**** SOURCE RECORDS ****

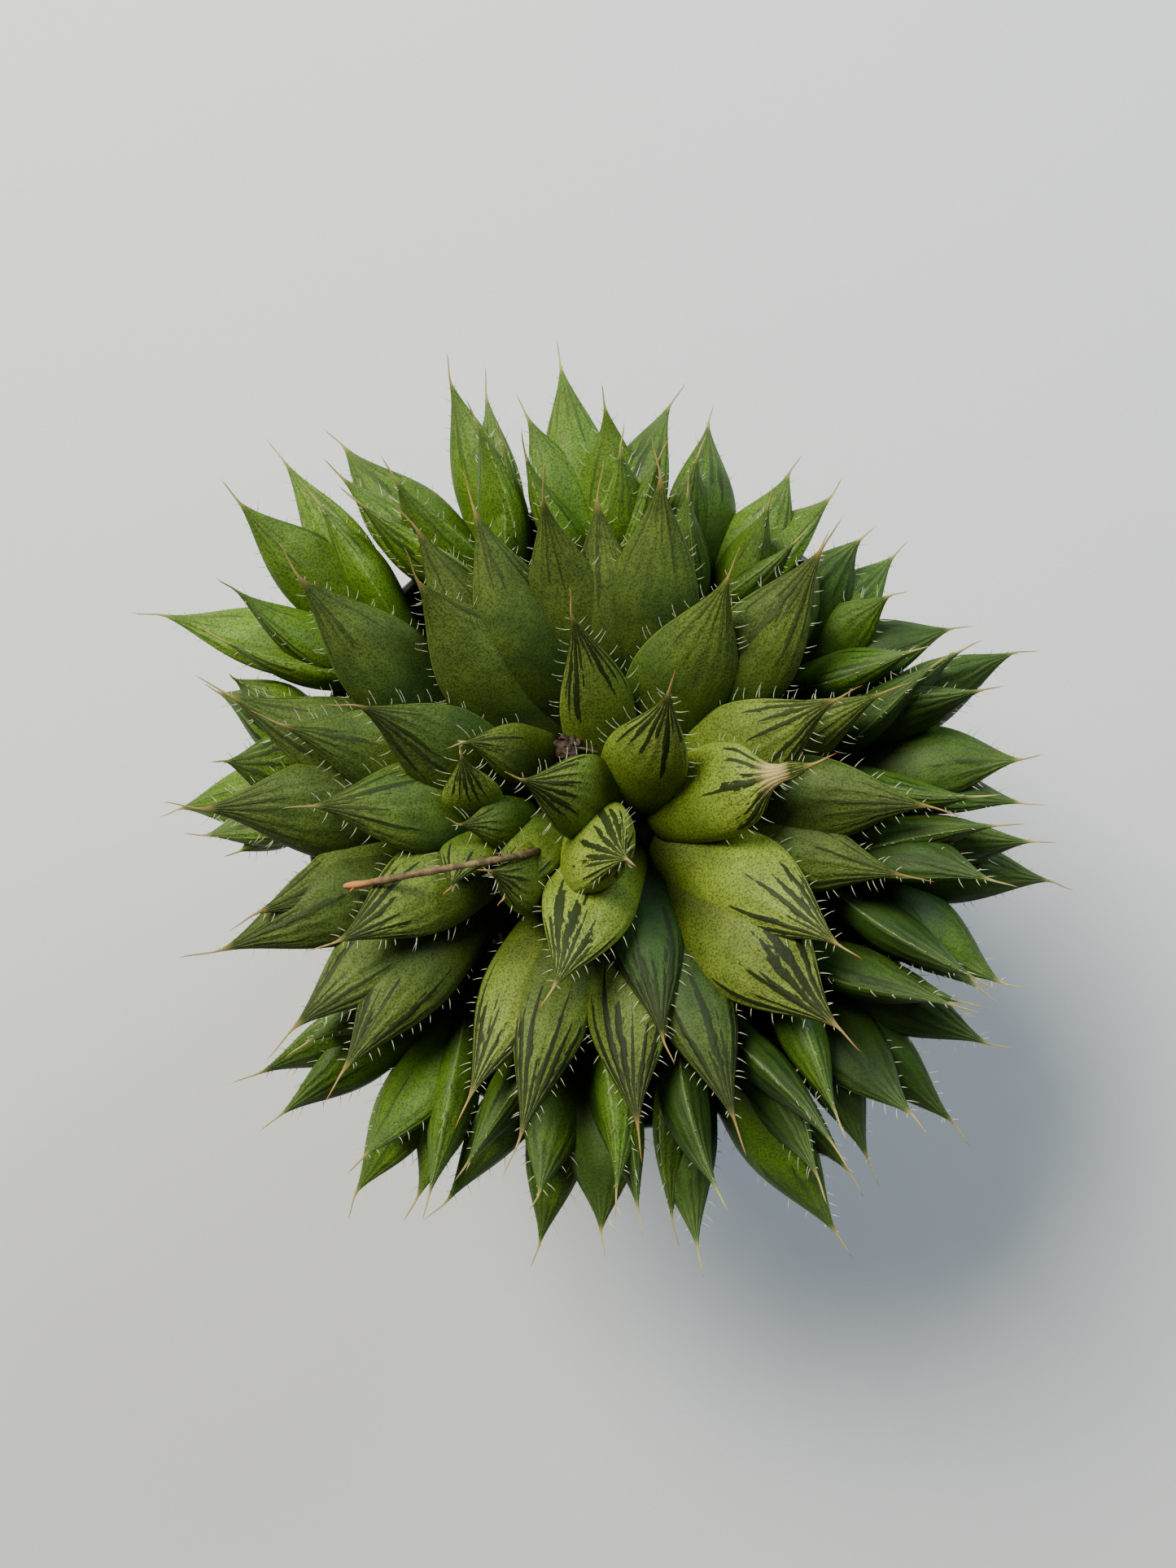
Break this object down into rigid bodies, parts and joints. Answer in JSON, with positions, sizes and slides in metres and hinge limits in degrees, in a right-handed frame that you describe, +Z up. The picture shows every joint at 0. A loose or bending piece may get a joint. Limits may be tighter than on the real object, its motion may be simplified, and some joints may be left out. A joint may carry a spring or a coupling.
{
  "type": "potted haworthia cooperi",
  "caption": "Clump-forming succulent of plump, awned and toothed leaf rosettes growing in soil in a round tapered plastic nursery pot.",
  "frame": {"origin": "centre of the pot's flat underside, on the surface that the pot stands on", "axes": "+Z up along the pot's axis; +X to the right and +Y to the top of the plant as it is seen from straight above in the picture"},
  "size_m": [0.1332, 0.1343, 0.115],
  "materials": {
    "pot_plastic": "black moulded plastic, slightly scuffed and dusty",
    "soil": "gritty dark brown potting mix",
    "leaf_green": "waxy green leaf with translucent, dark-lined tip",
    "young_leaf_green": "waxy bright yellow-green leaf with clear tip",
    "dry_brown": "dry brown twisted stalk"
  },
  "bodies": {
    "root": {"pot": "pot_plastic", "soil": "soil", "rosette_main": "leaf_green", "rosette_offset_1": "young_leaf_green", "rosette_offset_2": "young_leaf_green", "rosette_offset_3": "young_leaf_green", "rosette_offset_4": "young_leaf_green", "rosette_offset_5": "young_leaf_green", "rosette_offset_6": "young_leaf_green", "rosette_offset_7": "young_leaf_green", "rosette_offset_8": "young_leaf_green", "rosette_offset_9": "young_leaf_green", "rosette_offset_10": "young_leaf_green", "rosette_offset_11": "young_leaf_green", "rosette_offset_12": "young_leaf_green", "dry_flower_stalk": "dry_brown", "dry_flower_scrap": "dry_brown"}
  },
  "joints": []
}
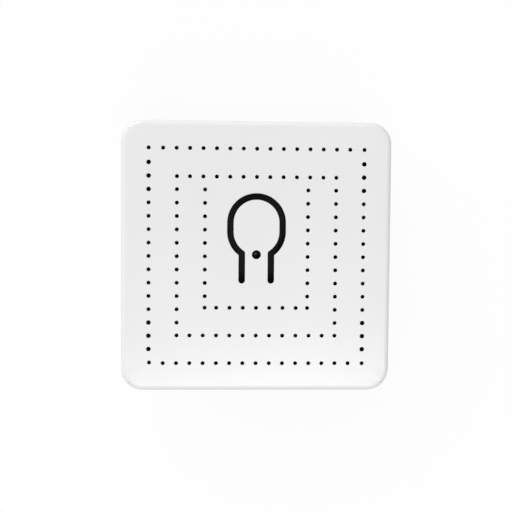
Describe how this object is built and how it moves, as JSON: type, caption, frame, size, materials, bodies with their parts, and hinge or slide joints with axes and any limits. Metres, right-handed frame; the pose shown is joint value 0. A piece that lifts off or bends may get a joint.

****

Please reproduce all of the entries exactly as they stand.

§ EXPECTED OUTPUT:
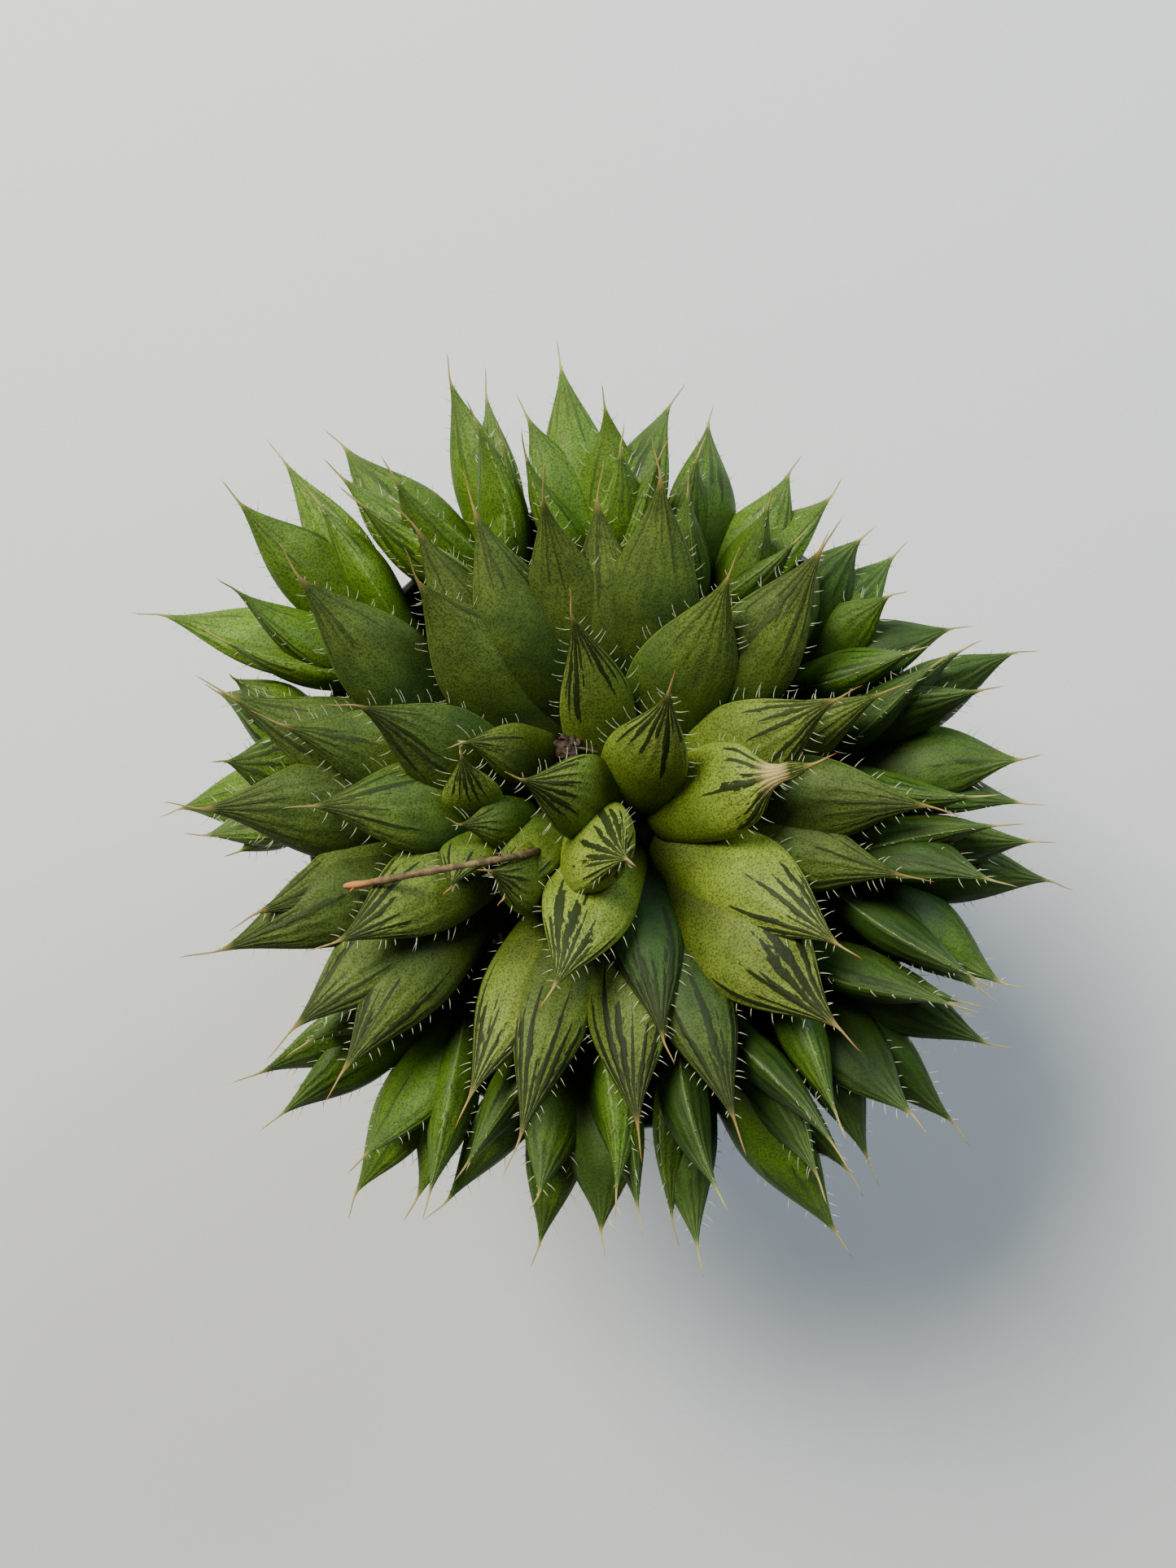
Break this object down into rigid bodies, parts and joints. Answer in JSON, with positions, sizes and slides in metres and hinge limits in degrees, in a right-handed frame that you describe, +Z up. The picture shows every joint at 0. A loose or bending piece may get a joint. Limits may be tighter than on the real object, its motion may be simplified, and some joints may be left out. A joint may carry a spring or a coupling.
{
  "type": "potted haworthia cooperi",
  "caption": "Clump-forming succulent of plump, awned and toothed leaf rosettes growing in soil in a round tapered plastic nursery pot.",
  "frame": {"origin": "centre of the pot's flat underside, on the surface that the pot stands on", "axes": "+Z up along the pot's axis; +X to the right and +Y to the top of the plant as it is seen from straight above in the picture"},
  "size_m": [0.1332, 0.1343, 0.115],
  "materials": {
    "pot_plastic": "black moulded plastic, slightly scuffed and dusty",
    "soil": "gritty dark brown potting mix",
    "leaf_green": "waxy green leaf with translucent, dark-lined tip",
    "young_leaf_green": "waxy bright yellow-green leaf with clear tip",
    "dry_brown": "dry brown twisted stalk"
  },
  "bodies": {
    "root": {"pot": "pot_plastic", "soil": "soil", "rosette_main": "leaf_green", "rosette_offset_1": "young_leaf_green", "rosette_offset_2": "young_leaf_green", "rosette_offset_3": "young_leaf_green", "rosette_offset_4": "young_leaf_green", "rosette_offset_5": "young_leaf_green", "rosette_offset_6": "young_leaf_green", "rosette_offset_7": "young_leaf_green", "rosette_offset_8": "young_leaf_green", "rosette_offset_9": "young_leaf_green", "rosette_offset_10": "young_leaf_green", "rosette_offset_11": "young_leaf_green", "rosette_offset_12": "young_leaf_green", "dry_flower_stalk": "dry_brown", "dry_flower_scrap": "dry_brown"}
  },
  "joints": []
}
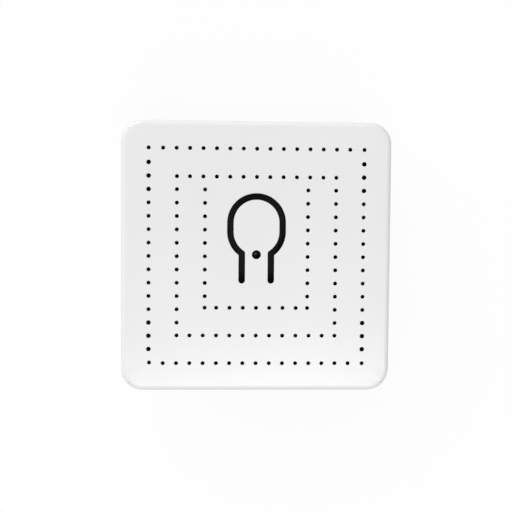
Describe how this object is built and how it moves, as JSON: type, caption, frame, size, materials, bodies with their parts, and hinge or slide joints with axes and any limits. Metres, right-handed frame; the pose shown is joint value 0. A piece that lifts off or bends may get a joint.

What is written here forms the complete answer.